Households that want a neat shared station, freelancers who value quiet desks, and offices that roll out dozens of systems at once will enjoy the simplicity. Teachers, reception areas, and labs benefit from fewer pieces to track and dust. If you care more about clean lines and less about upgrades, you are the match.

Quick Store Checklist

Copy this checklist to your notes app before you buy. It keeps the must‑haves front and center while you compare tags on the shelf or online.

✓ Screen size and resolution: 24"/QHD, 27"/QHD or 5K, 32"/4K
✓ CPU class: U (cool/quiet), P or H (more punch), or desktop class
✓ Memory: 16 GB minimum; 32 GB for editing or heavy multitasking
✓ Storage: PCIe NVMe 512 GB+; second M.2 slot if possible
✓ Ports: 2x USB-C, 2–4x USB-A, HDMI-in or DP-in, SD card, Ethernet
✓ Wireless: Wi‑Fi 6/6E and Bluetooth 5.x
✓ Webcam/mic: 1080p or 5MP with shutter; dual mics
✓ Stand/mount: Height adjust or 100×100 mm VESA
✓ Serviceability: RAM and SSD doors or clear instructions
✓ Warranty and return window: at least one year and 14–30 days

Care And Maintenance

Keep vents clear and dust the intake once a month with short bursts of air.
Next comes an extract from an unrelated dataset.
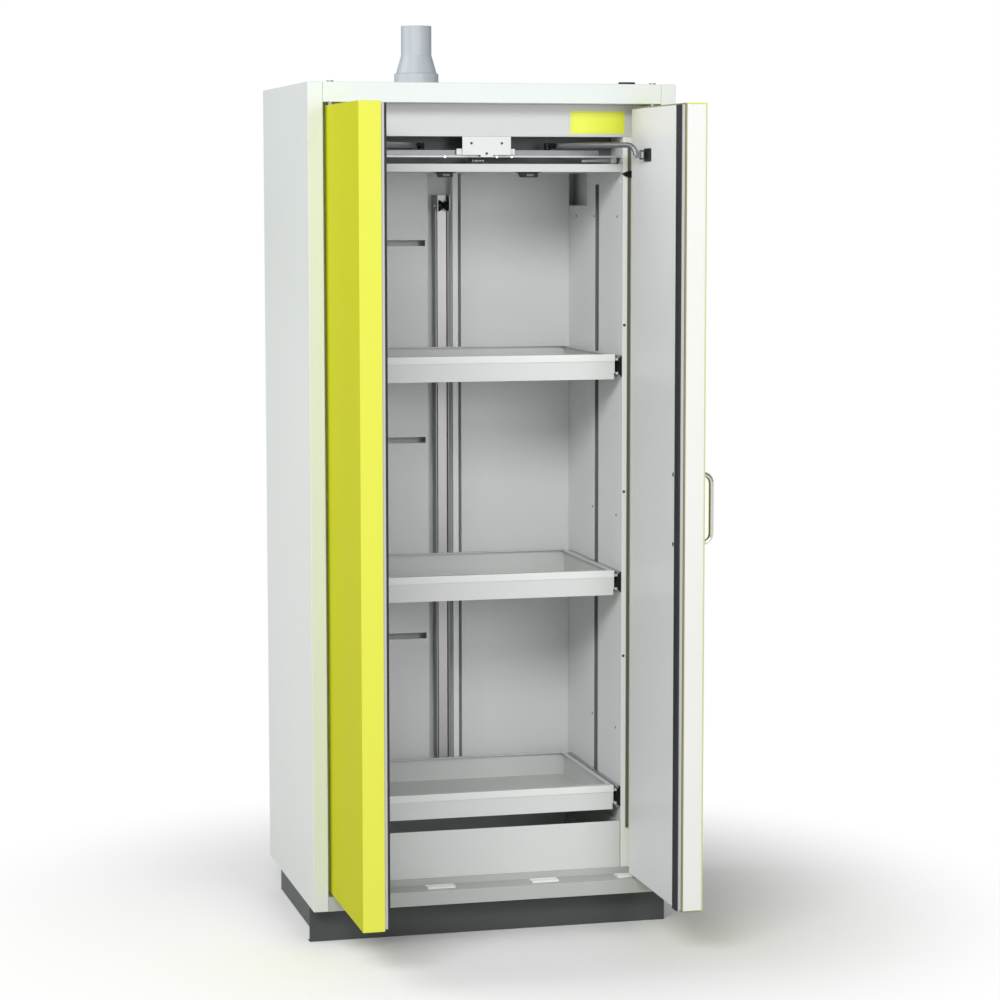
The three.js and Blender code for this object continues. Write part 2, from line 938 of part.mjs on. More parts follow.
// The bracket on a door's inner plate that the arm hooks into
function armBracket() {
  const foot = plateY[1] + seat;
  const pinY = plateY[1] + linkOff;
  const low = linkZ - eyeHeight / 2 - seat;
  const high = linkZ + eyeHeight / 2 + seat;
  const x = [-linkAcross - linkHalf, -linkAcross + linkHalf];
  const base = block(x, [foot, foot + linkBase], [low - linkEar, high + linkEar]);
  const earX = [-linkAcross - linkReach, -linkAcross + linkReach];
  const ears = [
    block(earX, [foot, pinY + linkReach], [low - linkEar, low]),
    block(earX, [foot, pinY + linkReach], [high, high + linkEar]),
  ];
  const pin = rodZ(linkPin, -linkAcross, pinY, [low - linkEar / 2, high + linkEar / 2], smallSides);
  return join(base, ...ears, pin);
}

// The arm's two ends at rest: the hook on the open door and the glider in the rail.
// A closed door brings the glider to its stop beside the middle, which sets the arm's length.
const linkLocalY = plateY[1] + linkOff;
const hookOpen = [pivotX - linkLocalY, pivotY - linkAcross];
const hookClosed = [pivotX - linkAcross, pivotY + linkLocalY];
const armLength = Math.hypot(hookClosed[0] - gliderStop, railY - hookClosed[1]);
const gliderOpen = [
  hookOpen[0] - Math.sqrt(armLength ** 2 - (railY - hookOpen[1]) ** 2),
  railY,
];

function closerArm() {
  const along = [
    (gliderOpen[0] - hookOpen[0]) / armLength,
    (gliderOpen[1] - hookOpen[1]) / armLength,
  ];
  const at = (distance, z) =>
    new THREE.Vector3(hookOpen[0] + along[0] * distance, hookOpen[1] + along[1] * distance, z);
  const path = new THREE.CurvePath();
  path.add(new THREE.LineCurve3(at(armLength, armZ), at(2 * armDrop, armZ)));
  path.add(
    new THREE.QuadraticBezierCurve3(
      at(2 * armDrop, armZ),
      at(armDrop, armZ),
      at(armHookShare * armDrop, linkZ),
    ),
  );
  const rod = tube(path, armRadius, armSteps);
  const hookSpan = [linkZ - eyeHeight / 2, linkZ + eyeHeight / 2];
  const hookEye = rodZ(hookEyeRadius, hookOpen[0], hookOpen[1], hookSpan);
  const neck = block([-hookNeck, hookNeck], [0, armHookShare * armDrop], hookSpan);
  neck.rotateZ(Math.atan2(along[1], along[0]) - Math.PI / 2).translate(hookOpen[0], hookOpen[1], 0);
  const bore = rodZ(
    linkPin + runningGap,
    hookOpen[0],
    hookOpen[1],
    [hookSpan[0] - overrun, hookSpan[1] + overrun],
    smallSides,
  );
  const gliderEye = rodZ(gliderEyeRadius, gliderOpen[0], gliderOpen[1], [gliderTop, armZ + armRadius]);
  const sole = railFoot + railWall + gliderSole;
  const glider = rodZ(gliderRadius, gliderOpen[0], gliderOpen[1], [sole, gliderTop + overrun]);
  return cut(join(rod, neck, hookEye, gliderEye, glider), bore);
}

// A pivot: a pin in the casing and in the door, with a washer between them
function topPivot() {
  const profile = [
    [0, doorTop - pinReach],
    [pinRadius, doorTop - pinReach],
    [pinRadius, doorTop + seat],
    [washerRadius, doorTop + seat],
    [washerRadius, fasciaZ - seat],
    [pinRadius, fasciaZ - seat],
    [pinRadius, height + seat],
    [capRadius, height + seat],
    [capRadius, height + capHeight],
    [0, height + capHeight],
  ];
  return turned(profile, roundSides).translate(pivotX, pivotY, 0);
}

function bottomPivot() {
  const profile = [
    [0, sillZ - sillSocket],
    [pinRadius, sillZ - sillSocket],
    [pinRadius, sillZ + seat],
    [washerRadius, sillZ + seat],
    [washerRadius, doorBottom - seat],
    [pinRadius, doorBottom - seat],
    [pinRadius, doorBottom + pinReach],
    [0, doorBottom + pinReach],
  ];
  return turned(profile, roundSides).translate(pivotX, pivotY, 0);
}

// Slide sections as points of distance from the liner and height about the middle
function slidePiece(section, top) {
  const middle = top - slideDrop - slideHeight / 2;
  const plan = section.map(([u, v]) => [linerX - seat - u, middle + v]);
  return alongY(plan, [slideFront, slideFront + slideLength]);
}

function outerMember(top) {
  const half = slideHeight / 2;
  const upper = [
    [outerFlange, half - lip],
    [outerFlange, half - gauge / 2],
    [outerFlange - gauge / 2, half],
    [gauge / 2, half],
    [0, half - gauge / 2],
  ];
  const hollow = [
    [gauge, half - gauge],
    [outerFlange - gauge, half - gauge],
    [outerFlange - gauge, half - lip],
  ];
  return slidePiece(symmetric([...hollow, ...upper]), top);
}

// Completes an upper half, written from the inside out, with its mirror image below
function symmetric(upper) {
  const lower = upper.map(([u, v]) => [u, -v]).reverse();
  return [...upper, ...lower];
}

function middleMember(top) {
  const far = slideDepth - middleEndGap;
  const crest = slideHeight / 2 - gauge - runningGap;
  const nose = middleBack + beadFlank;
  const upper = [
    [middleBack + gauge, middleHalf - gauge],
    [far, middleHalf - gauge],
    [far, middleHalf],
    [nose + bead, middleHalf],
    [nose + bead - beadFlank, crest],
    [nose, crest],
    [nose - beadFlank, middleHalf],
    [middleBack, middleHalf - gauge],
  ];
  return slidePiece(symmetric(upper), top);
}

function innerMember(top) {
  const near = middleBack + gauge + innerNearGap;
  const crest = middleHalf - gauge - runningGap;
  const nose = near + beadFlank;
  const end = slideDepth + seat + overrun;
  const upper = [
    [slideDepth - gauge, innerHalf - gauge],
    [near, innerHalf - gauge],
    [near, innerHalf],
    [nose, crest],
    [nose + bead, crest],
    [nose + bead + beadFlank, innerHalf],
    [end, innerHalf],
  ];
  return slidePiece(symmetric(upper), top);
}

// A tray: a folded pan with a rolled front rim and a turned-in edge on its other sides
const trayHalf = linerX - 2 * seat - slideDepth;

function tray(top) {
  const bottom = top - trayHeight;
  const rear = trayFront + trayDepth;
  const wallInner = trayHalf - sheet;
  const edge = trayHalf - rimSide;
  const rimFace = trayFront - sheet;
  const pan = cut(
    block([-trayHalf, trayHalf], [trayFront, rear], [bottom, top]),
    block([-wallInner, wallInner], [trayFront + sheet, rear - sheet], [bottom + sheet, top - sheet]),
    block([-edge, edge], [rimFace + rimTop, rear - rimSide], [top - sheet - overrun, top + overrun]),
  );
  const rimProfile = [
    [rimFace, top - rimHeight],
    [trayFront + overrun, top - rimHeight],
    [trayFront + overrun, top],
    [rimFace, top],
  ];
  const returnProfile = [
    [rimFace + rimTop - sheet, top - rimReturn],
    [rimFace + rimTop, top - rimReturn],
    [rimFace + rimTop, top - overrun],
    [rimFace + rimTop - sheet, top - overrun],
  ];
  const rimReach = trayHalf + rimOverhang;
  const rim = join(
    alongX(rimProfile, [-wallInner, wallInner]),
    block([-rimReach, rimReach], [rimFace, trayFront], [top - rimHeight, top]),
  );
  const back = alongX(returnProfile, [-wallInner - overrun, wallInner + overrun]);
  const runner = innerMember(top);
  return join(pan, rim, back, runner, mirrored(runner));
}

// The sump: a deep pan behind a flush front sheet
function sump() {
  const foot = floorZ + seat;
  const step = sumpFront + sheet;
  const rear = sumpFront + sumpDepth;
  const plan = [
    [-sumpHalf, sumpFront],
    [sumpHalf, sumpFront],
    [sumpHalf, step],
    [sumpSide, step],
    [sumpSide, rear],
    [-sumpSide, rear],
    [-sumpSide, step],
    [-sumpHalf, step],
  ];
  const inside = block(
    [sheet - sumpSide, sumpSide - sheet],
    [step, rear - sheet],
    [foot + sheet, sumpTop + overrun],
  );
  return cut(alongZ(plan, [foot, sumpTop]), inside);
}

function buildCasing() {
  add("base_panel", basePanel(), casingPaint);
  add("top_panel", topPanel(), casingPaint);
  add("back_wall", backPanel(), casingPaint);
  add("ceiling_core", ceilingCore(), insulation);
  add("ceiling_panel", ceilingPanel(), casingPaint);
  add("header_panel", headerPanel(), casingPaint);
  add("plinth_front", plinthFront(), plinthPaint);
  for (const [word, side] of sides) {
    add(word + "_side_wall", sideWall(), casingPaint, side);
    add("plinth_" + word, plinthSide(), plinthPaint, side);
    add(word + "_liner", sideLiner(), board, side);
    add(word + "_frame_gasket", frameGasket(), oliveSeal, side);
    add(word + "_top_pivot", topPivot(), zinc, side);
    add(word + "_bottom_pivot", bottomPivot(), zinc, side);
  }
}

function buildRear() {
  add("duct_panel", ductPanel(), board);
  add("rear_panel", rearPanel(), board);
  add("guide_channel", guideChannel(), zinc);
  add("guide_tube", guideTube(), brightSteel);
  add("pulley", pulley(), blackPlastic);
  add("pulley_axle", pulleyAxle(), zinc);
  add("exhaust_spigot", spigot(), spigotPlastic);
}

function buildCloser() {
  add("mechanism_backplate", mechanismBackplate(), darkSheet);
  add("rail_carrier", railCarrier(), brightSteel);
  add("guide_rail", guideRail(), zinc);
  add("centre_bracket", centreBracket(), brightSteel);
  add("release_latch", releaseLatch(), blackPlastic);
  add("release_lever", releaseLever(), zinc);
  for (const [word, side] of sides) add(word + "_closer_arm", closerArm(), zinc, side);
}

function buildDoors() {
  for (const [word, side] of sides) {
    const leaf = new THREE.Group();
    leaf.position.set(side * pivotX, pivotY, 0);
    leaf.rotation.z = side * openAngle;
    cabinet.add(leaf);
    add(word + "_door_shell", doorShell(side), doorPaint, side, leaf);
    add(word + "_door_plate", doorPlate(), innerPaint, side, leaf);
    add(word + "_door_seal", doorSealStrip(), blackSeal, side, leaf);
    add(word + "_arm_bracket", armBracket(), zinc, side, leaf);
    if (side < 0) continue;
    add("edge_strip", edgeStrip(), edgeBoard, side, leaf);
    add("door_handle", handle(), zinc, side, leaf);
  }
}

function buildTrays() {
  trayTops.forEach((top, i) => {
    const number = i + 1;
    add("tray_" + number, tray(top), casingPaint);
    for (const [word, side] of sides) {
      add(word + "_outer_slide_" + number, outerMember(top), zinc, side);
      add(word + "_middle_slide_" + number, middleMember(top), zinc, side);
    }
  });
  add("sump", sump(), casingPaint);
}

buildCasing();
buildRear();
buildCloser();
buildDoors();
buildTrays();

export default cabinet;
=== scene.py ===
# %% [markdown]
# # Fireproof safety cabinet
# A tall cabinet with thick insulated walls, two wing doors, three pull-out trays, a sump and an
# exhaust spigot. The solids come from CAD as a fixed frame. This lesson gives them their finishes
# and adds the small parts that a sheet-metal shop fits last: screws, strike plates, bumpers,
# clips, a spring, a bare plate and the caps of the slides.

# %% Load the frame
import math

import bmesh
import bpy
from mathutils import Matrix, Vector


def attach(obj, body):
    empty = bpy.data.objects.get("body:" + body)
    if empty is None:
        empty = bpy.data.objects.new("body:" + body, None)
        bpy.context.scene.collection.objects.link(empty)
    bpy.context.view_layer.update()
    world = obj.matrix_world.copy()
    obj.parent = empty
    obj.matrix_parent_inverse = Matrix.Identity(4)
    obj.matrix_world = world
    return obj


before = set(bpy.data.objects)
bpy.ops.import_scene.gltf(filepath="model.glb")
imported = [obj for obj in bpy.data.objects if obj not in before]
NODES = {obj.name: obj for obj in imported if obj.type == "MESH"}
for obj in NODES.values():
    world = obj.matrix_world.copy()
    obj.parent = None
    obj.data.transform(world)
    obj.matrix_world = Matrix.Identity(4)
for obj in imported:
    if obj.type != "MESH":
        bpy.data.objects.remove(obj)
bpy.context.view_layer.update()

MM = 0.001


def linear(code):
    """An sRGB hex colour as the linear RGBA that a shader socket takes."""
    red, green, blue = (
        c / 12.92 if c <= 0.04045 else ((c + 0.055) / 1.055) ** 2.4
        for c in (int(code[i : i + 2], 16) / 255 for i in (1, 3, 5))
    )
    return red, green, blue, 1.0


# %% [markdown]
# The photograph was taken with a long lens from a few metres away, a little left of the middle
# and a little above the doors' middle. The camera's place, turn and focal length were fitted to
# the casing's long edges, so the render can be laid over the photograph.

# %% Camera
CAMERA_PLACE = (-1670.3, -6982.3, 1796.5)
CAMERA_YAW = 0.2472
CAMERA_PITCH = 0.1055
CAMERA_ROLL = 0.0009
FOCAL_PIXELS = 2886.3
FRAME_PIXELS = 1000
SENSOR = 36

camera_data = bpy.data.cameras.new("camera")
camera_data.sensor_width = SENSOR
camera_data.lens = SENSOR * FOCAL_PIXELS / FRAME_PIXELS
camera = bpy.data.objects.new("camera", camera_data)
camera.location = Vector(CAMERA_PLACE) * MM
camera.rotation_euler = (math.pi / 2 - CAMERA_PITCH, CAMERA_ROLL, -CAMERA_YAW)
bpy.context.scene.collection.objects.link(camera)
bpy.context.scene.camera = camera
print("lens", round(camera_data.lens, 1), "mm")


# %% [markdown]
# Shaders are built from nodes. One helper adds a node, sets what it is given and links what comes
# from another node, so that every material reads as a short list of steps.

# %% Helper for nodes
def add_node(tree, kind, links=None, **settings):
    """Adds a node. settings name its properties or input sockets, links name sockets to join."""
    node = tree.nodes.new(kind)
    for name, value in settings.items():
        if hasattr(node, name):
            setattr(node, name, value)
        else:
            node.inputs[name.replace("_", " ")].default_value = value
    for name, source in (links or {}).items():
        tree.links.new(source, node.inputs[name])
    return node


def new_material(name):
    """An empty material with its output node, and the tree to build in."""
    material = bpy.data.materials.new(name)
    material.use_nodes = True
    tree = material.node_tree
    tree.nodes.clear()
    return material, tree, tree.nodes.new("ShaderNodeOutputMaterial")


# %% [markdown]
# Powder coat is paint that is sprayed on as dust and baked. It shrinks into a fine orange peel,
# which breaks up the gloss. The real peel is about 1 mm across, too fine for this view, so it is
# drawn 3 mm wide, beside a broad and very weak change of tone, as long sheets have.

# %% Powder coat
PEEL = 3 * MM
PEEL_DEPTH = 0.2 * MM
CLOUD = 450 * MM
GLOSS_SPREAD = 0.04
PLASTIC_IOR = 1.5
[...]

Place the unit where sunlight will not blast the panel all afternoon. Use a quality surge protector. Back up weekly to an external SSD or a NAS to dodge data loss during a power blip.

Setup And Ergonomics

Set the top of the display near eye level and sit an arm’s length back. Tilt the panel to cut glare from lights or windows. If the stand lacks height travel, add a slim riser or mount the unit on an arm with a 100×100 plate. Keep the power brick off the floor to avoid toe stubs. Route cables down the stand with Velcro ties so the desk stays tidy when you swivel the screen for a guest. Test the bundled keyboard; swap it if key feel slows you down today.
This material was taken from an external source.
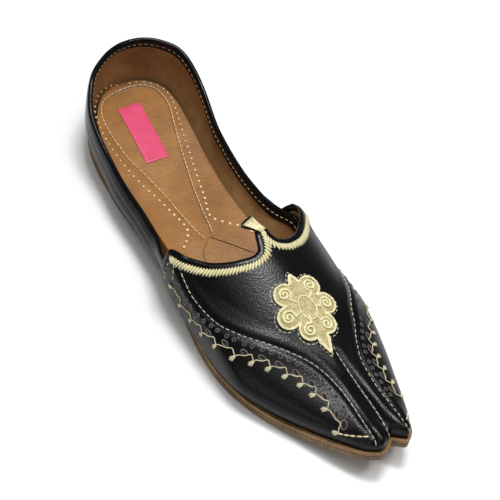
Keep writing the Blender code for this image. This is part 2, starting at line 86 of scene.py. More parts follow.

Bottom Line For Most Buyers

Integrated desktops shine when you want clean setups that just work for office tasks, calls, and web apps. They struggle when you chase high frame rates or long exports. If you prize a tidy desk and quick installs, they are a smart pick. If you love swapping parts or you push heavy media work, pick a tower. Match the tool to the job, and you will be happy with the choice.